Classification is supervised learning, while clustering is unsupervised learning.
Although k-means has the significant drawback of requiring the number of clusters to be predefined, its simplicity makes it effective in certain situations.
Repository
I implemented k-means in C++ and stored the code in the following repository:
https://github.com/hokacci/cluster/tree/main
The implementation is kept simple to illustrate the functionality of k-means, though it may not be ideal for practical use.
This article explains the code implemented in the repository.
Repository Structure
The repository is organized as follows:
The include/kmeans.h
file contains the templated implementation of k-means, while example/example_kmeans_blobs_2d.cpp
is a sample code that utilizes it.
.
├── example
│ ├── example_kmeans_blobs_2d.cpp
│ └── helpers
│ ├── include
│ │ ├── blobs_2d.h
│ │ └── point_2d.h
│ └── src
│ ├── blobs_2d.cpp
│ └── point_2d.cpp
└── include
└── kmeans.h
Concept of k-means
Using the concept
feature introduced in C++20, constraints for the space in which the data points belong are defined as follows:
// Concept for points used in k-means
template <typename Point>
concept KMeansablePoint = requires(Point a, Point b, std::vector<Point> points) {
// A function to calculate the distance between two points must be defined
{ distance(a, b) } -> std::convertible_to<double>;
// A function to calculate the centroid of points must be defined
{ center(points) } -> std::convertible_to<Point>;
};
In k-Means, two operations are required:
- Measuring the distance between two points.

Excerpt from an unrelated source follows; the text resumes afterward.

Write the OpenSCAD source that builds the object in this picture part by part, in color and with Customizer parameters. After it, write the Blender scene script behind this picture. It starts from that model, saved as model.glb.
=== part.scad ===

- Calculating the centroid of multiple points.
While these two operations are naturally defined in ordinary Euclidean space, defining them as a concept makes the key points of k-Means explicit.
As the name suggests, computing the “mean,” or centroid, is the core of the algorithm.
It highlights that simply having a notion of distance is insufficient.
Overview of k-means Flow
The k-means implementation constrains the template parameter Point using the previously defined concept.
The flow of k-means is described in the exec()
member function:
template <KMeansablePoint Point>
struct KMeans
{
...
// Execute k-means
void exec()
{
init_centroids();
update_labels();
for (int i = 0; i < max_iter; ++i)
{
update_centroids();
bool updated = update_labels();
if (!updated)
{
break;
}
}
}
...
};
The algorithm begins by randomly selecting k
centroids using init_centroids()
.
Next, update_labels()
assigns a label to each point based on the nearest centroid.
Then, update_centroids()
updates the centroids by calculating the centroid of points with the same label.
These steps are repeated until no labels change or the maximum number of iterations is reached.
The process is simple and straightforward.
Note that in update_labels()
, the distance()
function defined in the concept is called.
Similarly, the center()
function is invoked in update_centroids()
.
Example Implementation (2D Data)
An example of executing k-means with 2D data is implemented in example/example_kmeans_blobs_2d.cpp
.
The Point2D
structure and the associated distance()
and center()
functions are defined as follows:
// Struct representing a 2D point
struct Point2D
{
double x = 0;
double y = 0;
};
// Compute the distance between two points
double distance(const Point2D &a, const Point2D &b)
{
return std::sqrt((a.x - b.x) * (a.x - b.x) + (a.y - b.y) * (a.y - b.y));
}
// Compute the centroid
Point2D center(const std::vector<Point2D> &points)
{
Point2D c;
for (auto p : points)
{
c.x += p.x;
c.y += p.y;
}
c.x /= points.size();
c.y /= points.size();
return c;
}
Here, distance()
measures the Euclidean distance using the Pythagorean theorem,
and center()
simply calculates the vector average.
There should be no issues with these implementations.
The sample dataset for Point2D
is defined as std::vector<Point2D> dataset_blobs_2d
in blobs_2d.(h|cpp)
.
This dataset is derived from the toy dataset commonly used in Python’s scikit-learn library.
Example Implementation (Visualization)
Visualization is implemented in example/example_kmeans_blobs_2d.cpp
using matplot++
, a library similar to Python’s matplotlib.
Points are colored based on their labels, and centroids are displayed as cross marks.
Example Behavior of k-means
Below is an example of the behavior of example_kmeans_blobs_2d.cpp
.
The flow starts at the top-left and ends at the bottom-right, showing the alternation between centroid updates and label updates.
Failure Case of k-means
A major drawback of k-means is its susceptibility to local minima.
Below is an example of a failure case caused by poor initial centroid selection:
k-means++
An improved version of k-means, called k-means++
, refines the initial centroid selection process.
I may try implementing k-means++ and other clustering algorithms in the future.